Pour compléter la distribution, il convient de mentionner Lucia Peregrino, Mrs Coyle, Chiara Boccabella, Mrs Julian, Simone Fenotti, Sir Philip Wingrave, et le ténor narrateur Chenghai Bao – interprète de la ballade qui encadre le final – qui offrent des prestations vocales irréprochables et parfaitement adaptées au niveau dramaturgique. Le chœur d'enfants de la Fondation Paolo Grassi, dirigé par la maestro Angela Lacarbonara, est également très appréciable.

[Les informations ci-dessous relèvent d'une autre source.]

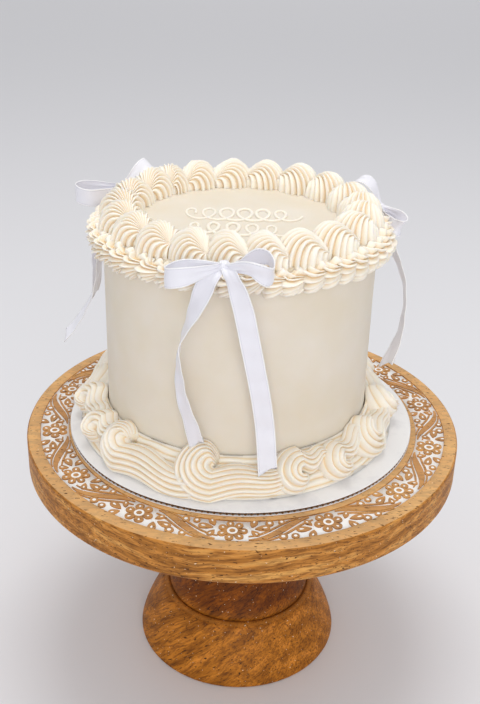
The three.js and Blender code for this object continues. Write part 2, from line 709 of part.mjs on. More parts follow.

La scénographie de Giuseppe Stellato est bien conçue, avec un mur de fond représentant une galerie d'ancêtres, sous forme de silhouettes anonymes et identiques, dans un décor composé de cages et d'escaliers métalliques mobiles. Un cadre dans lequel les costumes d'Ilaria Ariemme s'intègrent bien et où la conception lumière de Pasquale Mari prend tout son sens. La mise en scène d'Andrea De Rosa, efficace dans son essentialité, crée un mouvement d'économie réfléchie et traduit adéquatement sur scène le message transmis par la musique et sa valeur éthique. Les applaudissements sont nombreux et convaincus, tant pour les interprètes que pour la valeur sociale de l'œuvre.